Who can we trust to even give us the truth? Many people trust truisms, or simplistic statements that get repeated ad nauseam until the statements create their own truth in people’s minds. Many people play political games with important public policy. Instead of trying to figure out the truth, they simply pick a side in the policy debates, and “root” for that side to win. No matter what the issue is, if the pundits of the side these people root for take a position on an issue, these people will also take the same position, no questions asked and no thorough thought process involved. A reliance on truisms for policy positions, and pundits for information, is the reason why our political culture has become so polarized.
Here is one truth to consider: Advocates of political positions are NOT interested in having people know the whole truth. Their jobs are to convince you to be on their side of issues. The truth is either secondary, or not even considered. Where do you turn to in order to find the truth? Who can you trust?

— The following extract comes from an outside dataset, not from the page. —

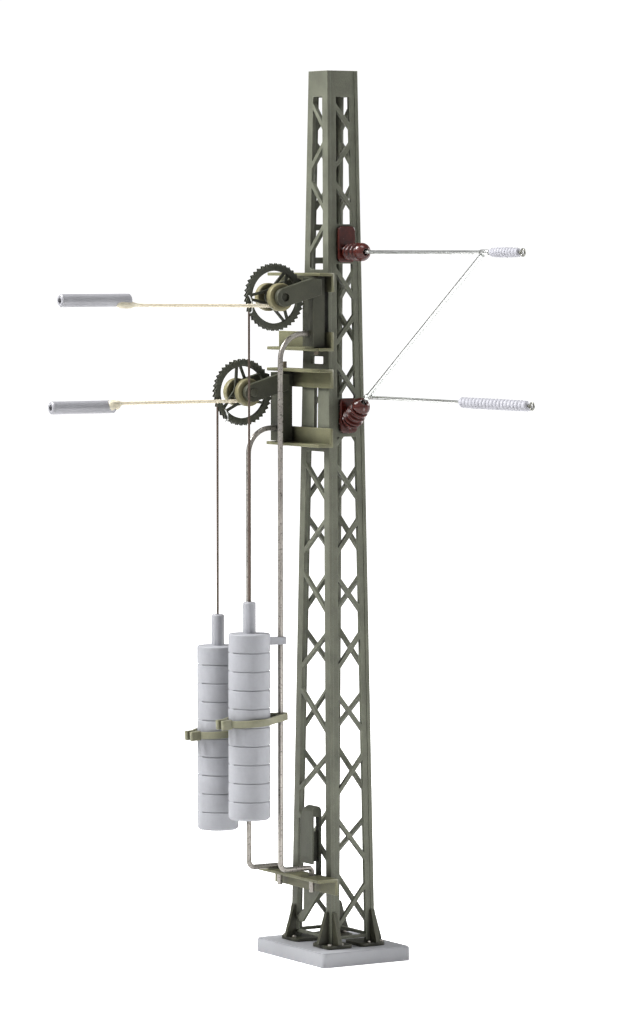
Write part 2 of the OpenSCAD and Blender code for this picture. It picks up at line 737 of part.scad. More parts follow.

Can we turn to journalists for the truth? Many of those who pass as journalists today include their biases along with the “facts” in their “news” reports, either overtly or subconsciously. Many of them are not thoroughly knowledgeable in the issues that they cover.
What about economists? There are good reasons why economists can be found to support just about any debatable position. Economists are trained to look at issues in an unbiased manner, and look at all relevant information thoroughly. But too many of them, especially the prominent ones, end up ignoring relevant information once they decide which “side” they support. Economists are human, too. More importantly, economists rely too much on theory and not enough on the real world aspect of issues. Almost all of the study of economics is based on theory. All economic theories are developed from a laboratory-like isolation of variables. This is accomplished through the use of assumptions that do not exist in the real world. Once the assumptions are lifted in order to get to the real world, economists tend to ignore or at least downplay the significance of the original assumptions. The more complex the theory, the more likely it becomes that these original assumptions will be misused in the conclusions. The real world is complex, and data can be found or manipulated to support many positions. Part of the problem for those who care about the truth is to figure out which data is relevant to the conclusions.
Back to the question of “who can you trust”? The only real answer is for you to trust yourself. But how do you determine what is true, and what isn’t? I believe that the truth can only be found by ignoring the theories and the pundits, keeping your eyes and ears open for relevant information regardless of the source, treating each issue on its own merits, and thoroughly and rationally separating the truth from the misinformation. This doesn’t have to be something that is difficult or time-consuming. It takes learning a thought process that focuses on rationality and thoroughness. This book is designed to show how such a thought process works.